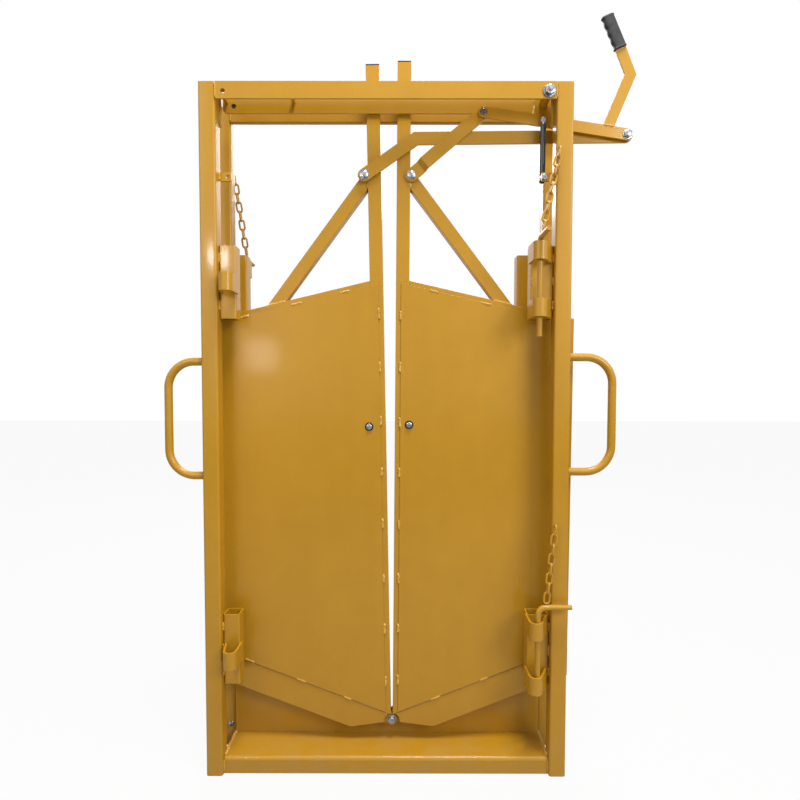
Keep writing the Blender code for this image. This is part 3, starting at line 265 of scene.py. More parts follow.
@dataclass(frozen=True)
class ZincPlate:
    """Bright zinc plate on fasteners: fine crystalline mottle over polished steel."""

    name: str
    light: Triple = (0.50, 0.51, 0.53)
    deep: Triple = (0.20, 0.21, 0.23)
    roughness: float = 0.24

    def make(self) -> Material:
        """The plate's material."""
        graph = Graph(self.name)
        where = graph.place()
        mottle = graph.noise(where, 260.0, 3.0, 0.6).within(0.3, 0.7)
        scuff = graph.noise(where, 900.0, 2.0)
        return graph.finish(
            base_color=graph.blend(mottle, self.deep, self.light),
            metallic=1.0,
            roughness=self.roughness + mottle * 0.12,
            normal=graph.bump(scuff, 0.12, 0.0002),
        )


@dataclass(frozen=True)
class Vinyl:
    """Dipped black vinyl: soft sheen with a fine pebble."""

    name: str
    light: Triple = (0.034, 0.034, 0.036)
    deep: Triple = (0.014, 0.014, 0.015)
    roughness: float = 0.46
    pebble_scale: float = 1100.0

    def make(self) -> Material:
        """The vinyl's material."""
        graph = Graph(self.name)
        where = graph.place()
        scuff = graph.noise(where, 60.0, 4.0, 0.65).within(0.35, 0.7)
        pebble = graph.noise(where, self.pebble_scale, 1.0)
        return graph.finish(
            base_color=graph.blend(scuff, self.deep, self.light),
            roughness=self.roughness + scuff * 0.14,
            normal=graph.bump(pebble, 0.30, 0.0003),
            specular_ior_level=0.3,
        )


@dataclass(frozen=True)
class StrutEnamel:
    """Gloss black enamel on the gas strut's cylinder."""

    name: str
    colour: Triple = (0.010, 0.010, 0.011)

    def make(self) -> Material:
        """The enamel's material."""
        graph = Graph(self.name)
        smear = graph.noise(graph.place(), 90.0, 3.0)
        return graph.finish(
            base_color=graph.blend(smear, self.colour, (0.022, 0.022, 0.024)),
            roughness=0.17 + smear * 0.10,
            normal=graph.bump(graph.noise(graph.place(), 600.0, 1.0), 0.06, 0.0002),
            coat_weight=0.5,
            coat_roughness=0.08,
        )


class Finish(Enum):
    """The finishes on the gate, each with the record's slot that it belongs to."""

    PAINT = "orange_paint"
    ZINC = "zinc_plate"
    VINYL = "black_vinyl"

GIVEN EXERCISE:
Write out the material exactly as given.

OUTPUT FOR THIS TASK:
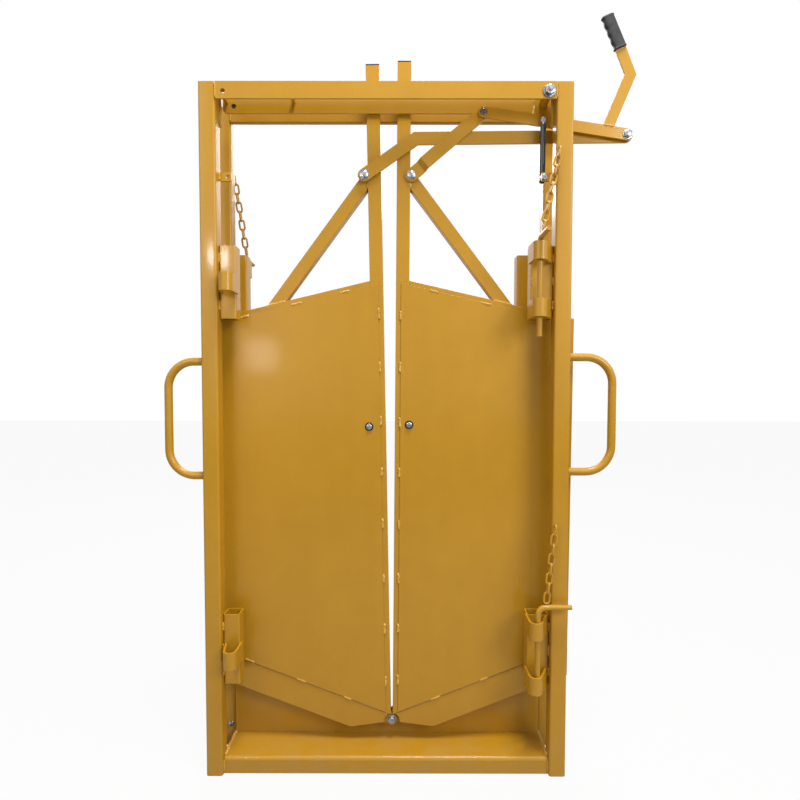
Keep writing the Blender code for this image. This is part 3, starting at line 265 of scene.py. More parts follow.
@dataclass(frozen=True)
class ZincPlate:
    """Bright zinc plate on fasteners: fine crystalline mottle over polished steel."""

    name: str
    light: Triple = (0.50, 0.51, 0.53)
    deep: Triple = (0.20, 0.21, 0.23)
    roughness: float = 0.24

    def make(self) -> Material:
        """The plate's material."""
        graph = Graph(self.name)
        where = graph.place()
        mottle = graph.noise(where, 260.0, 3.0, 0.6).within(0.3, 0.7)
        scuff = graph.noise(where, 900.0, 2.0)
        return graph.finish(
            base_color=graph.blend(mottle, self.deep, self.light),
            metallic=1.0,
            roughness=self.roughness + mottle * 0.12,
            normal=graph.bump(scuff, 0.12, 0.0002),
        )


@dataclass(frozen=True)
class Vinyl:
    """Dipped black vinyl: soft sheen with a fine pebble."""

    name: str
    light: Triple = (0.034, 0.034, 0.036)
    deep: Triple = (0.014, 0.014, 0.015)
    roughness: float = 0.46
    pebble_scale: float = 1100.0

    def make(self) -> Material:
        """The vinyl's material."""
        graph = Graph(self.name)
        where = graph.place()
        scuff = graph.noise(where, 60.0, 4.0, 0.65).within(0.35, 0.7)
        pebble = graph.noise(where, self.pebble_scale, 1.0)
        return graph.finish(
            base_color=graph.blend(scuff, self.deep, self.light),
            roughness=self.roughness + scuff * 0.14,
            normal=graph.bump(pebble, 0.30, 0.0003),
            specular_ior_level=0.3,
        )


@dataclass(frozen=True)
class StrutEnamel:
    """Gloss black enamel on the gas strut's cylinder."""

    name: str
    colour: Triple = (0.010, 0.010, 0.011)

    def make(self) -> Material:
        """The enamel's material."""
        graph = Graph(self.name)
        smear = graph.noise(graph.place(), 90.0, 3.0)
        return graph.finish(
            base_color=graph.blend(smear, self.colour, (0.022, 0.022, 0.024)),
            roughness=0.17 + smear * 0.10,
            normal=graph.bump(graph.noise(graph.place(), 600.0, 1.0), 0.06, 0.0002),
            coat_weight=0.5,
            coat_roughness=0.08,
        )


class Finish(Enum):
    """The finishes on the gate, each with the record's slot that it belongs to."""

    PAINT = "orange_paint"
    ZINC = "zinc_plate"
    VINYL = "black_vinyl"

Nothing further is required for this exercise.